Помимо большевиков другой единственной значительной группой в России, про которую можно было сказать, что ей недоставало энтузиазма по отношению к войне (открыто они никогда против нее не высказывались), были крайние правые. Союзу с демократической Францией они предпочитали альянс с монархической Германией. Но насущные требования международной политики были важнее вопросов идеологии, и им пришлось по мере сил примириться и с союзнической системой, и с войной. Однако по мере того, как война поворачивалась к России все более черной стороной, в обществе усиливались слухи о прогерманских настроениях в верхах. Хотя в большинстве случаев эти слухи были необоснованными, они получили широкое хождение и были связаны со скандальными рассказами, которые ходили об императрице и ее пресловутом советнике, религиозном шарлатане Григории Распутине.
Естественно, эти слухи тревожили союзников России и ту небольшую часть русского общества, которая по своим взглядам ближе всего была к верхним слоям среднего класса западных демократов. Давние приверженцы английского и французского парламентаризма, они громче всех заявляли о своей поддержке войны, при этом сочетая патриотические и политические чувства таким образом, что это отвергалось реакционерами. Признанным лидером этой группы был известный ученый и историк Павел Николаевич Милюков, а его партия называлась «конституционные демократы» (кадеты). На взгляд стойких приверженцев царской династии, кадеты были революционерами, но фактически их политические устремления простирались не дальше либерализации существующего режима, возможность чего, как они полагали, значительно увеличивалась участием в войне наравне с другими союзными державами. Однако время шло, а надежды не осуществлялись – и так до тех пор, пока время для реформ не было безнадежно упущено; затем стремительно развивающиеся события вместе с остатками монархии смели и «революционных» кадетов.

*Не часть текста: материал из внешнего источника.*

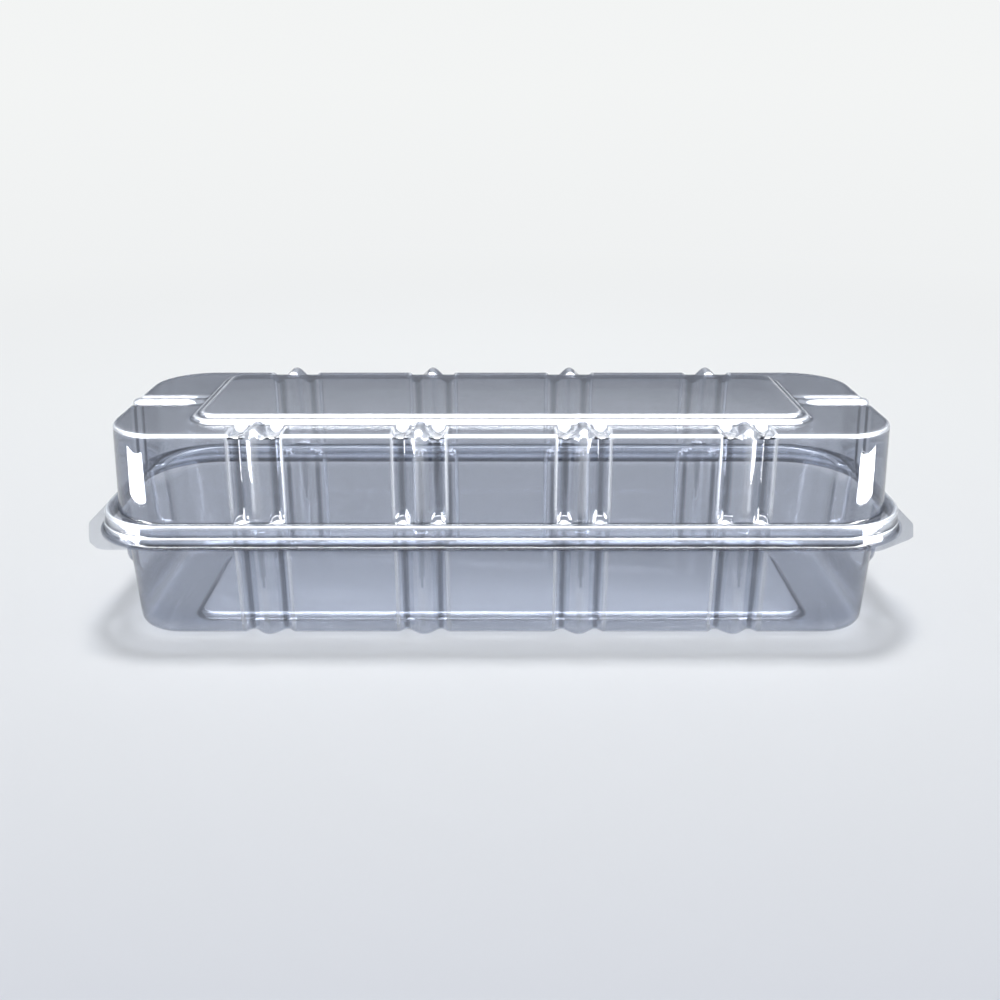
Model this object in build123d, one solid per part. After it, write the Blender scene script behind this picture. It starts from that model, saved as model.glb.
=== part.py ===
from build123d import *
import os
from math import cos, radians, sin, sqrt, tan

# Hinged food pack, formed from one clear sheet. X runs along the length, the front is -Y, +Z is up.
# The origin is the middle of the underside. Sizes are in millimetres.

# Driving dimensions
sheet = 0.4              # thickness of the formed sheet
lip_length = 331.0       # closing lip, overall
lip_width = 113.0
lip_corner = 33.0
lip_height = 40.5        # top face of the tray's lip, where the pack parts
lip_run = 1.8            # flat part of the lip outside the skirt
shelf_height = 49.5      # top face of the lid's shelf
skirt_draft = 6.0        # degrees
fit = 0.3                # gap between tray and lid

tray_length = 306.0      # tray walls, at the lip
tray_width = 101.0
tray_corner = 22.0
tray_draft = 2.5         # degrees
tray_edge = 7.0          # rounding where wall meets underside

lid_length = 312.0       # lid walls, at the shelf
lid_width = 103.0
lid_corner = 25.0
lid_draft = 2.5          # degrees
lid_edge = 5.0           # rounding of the shoulder
lid_height = 85.7        # top of the shoulder

rib_pitch = 63.0         # four rib groups along each long wall
rib_count = 4
rib_half = 4.0           # half width of the raised rib
rib_rise = 2.4           # how far it stands out
groove_width = 7.0       # groove on each side of it
groove_depth = 2.0
end_rib_half = 3.0       # the same on the lid's end walls
end_rib_rise = 1.2
end_groove_width = 4.0
end_groove_depth = 1.2

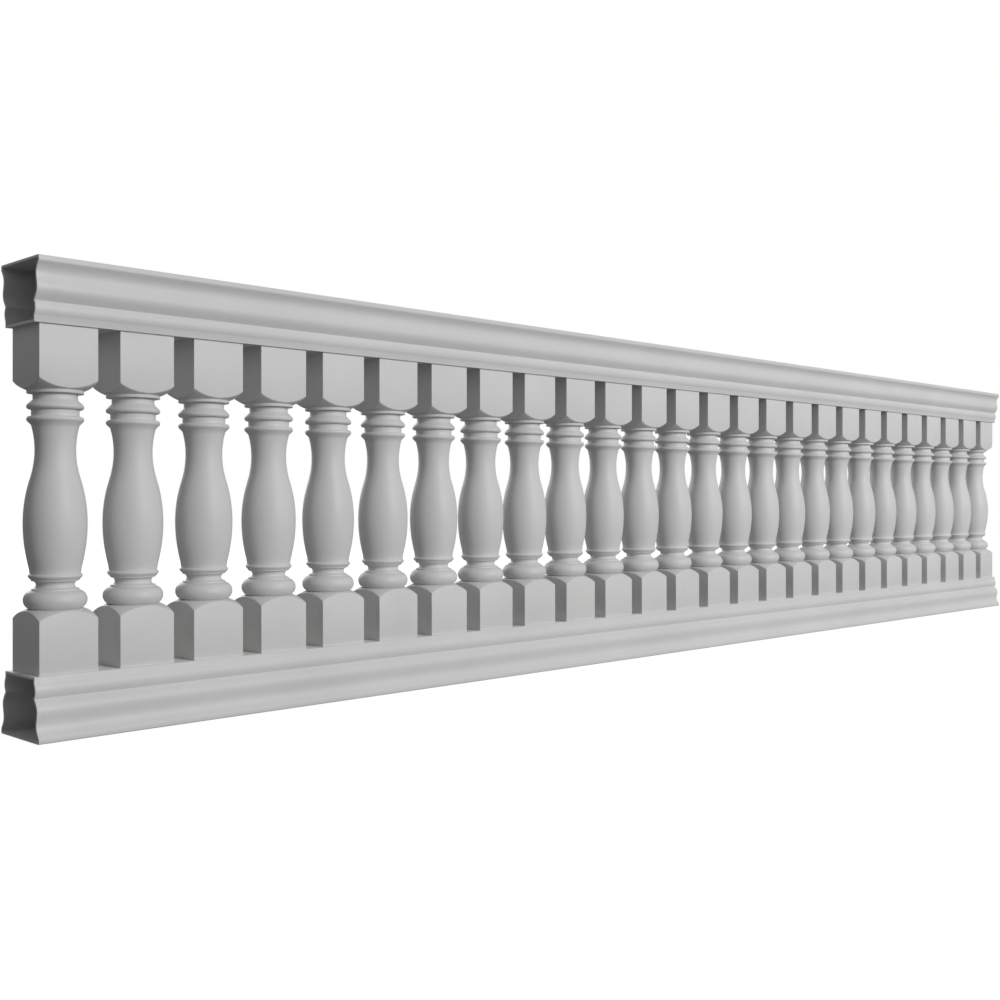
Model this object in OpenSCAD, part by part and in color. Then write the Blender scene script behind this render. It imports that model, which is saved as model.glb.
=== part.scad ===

Русская армия была грозной по численности, но во всех остальных отношениях оставалась гораздо слабее армий Германии, Англии и Франции. Во время войны было мобилизовано более четырнадцати миллионов человек, что не могло не подорвать экономику страны. Недостаток ружей, амуниции, боеприпасов и другого военного снаряжения; недостаточно развитая транспортная система; нехватка докторов, медсестер и медицинских материалов и некомпетентность большого числа военных командиров – все это проявилось уже в первые несколько месяцев войны. Если бы главные военные силы Германии были направлены на Россию, а не на Францию, то в 1914 году она потерпела бы настоящий крах. Но стратегией германского высшего командования предусматривался стремительный удар на Запад – план, который мог принести ей большой успех, если бы наступление России в Восточной Пруссии не вынудило Германию перебросить на Восточный фронт две армии. Они прибыли слишком поздно, чтобы помочь сокрушить русских у Таннерберга (30 августа), но ослабили наступательную силу на Западе, и отчасти в результате этого французы смогли выиграть решающую битву при Марне (6—12 сентября) и предотвратить захват Парижа.
Наступление русских было предпринято только после неоднократных просьб Франции, послу которой в Петрограде Морису Палеологу суждено было всю войну заниматься просьбами о помощи. Огромные и частые денежные займы, которые Франция предоставляла своей верной союзнице, послужили основной причиной некоторого усовершенствования российской армии, и кредиторы не намеревались позволить России забыть об этом. Французские генералы цинично видели в безграмотных и обычно покорных русских солдатах, набранных из крестьянского сословия, лишь превосходное пушечное мясо, а ее невероятная численность возродила легенду о «непреодолимой русской силе». Многие русские знали об этом и, хотя зачастую великодушно отзывались на мольбы о помощи, предпочитали получать займы, но ограничивать свои наступательные операции более слабым австрийским фронтом. У Британии была возможность вести подобные дела с большим тактом. Ее посол сэр Джордж Бьюкенен, блестящий дипломат старой школы, пользовался в России огромным доверием, к тому же на его долю не выпадали такие неприятные поручения, как на долю его французского коллеги. Несмотря на свой крайний консерватизм, Бьюкенен был также очень популярен среди кадетских лидеров и членов Думы, тогда как Палеолог отличался социальным снобизмом, предпочитая общество консервативных аристократов.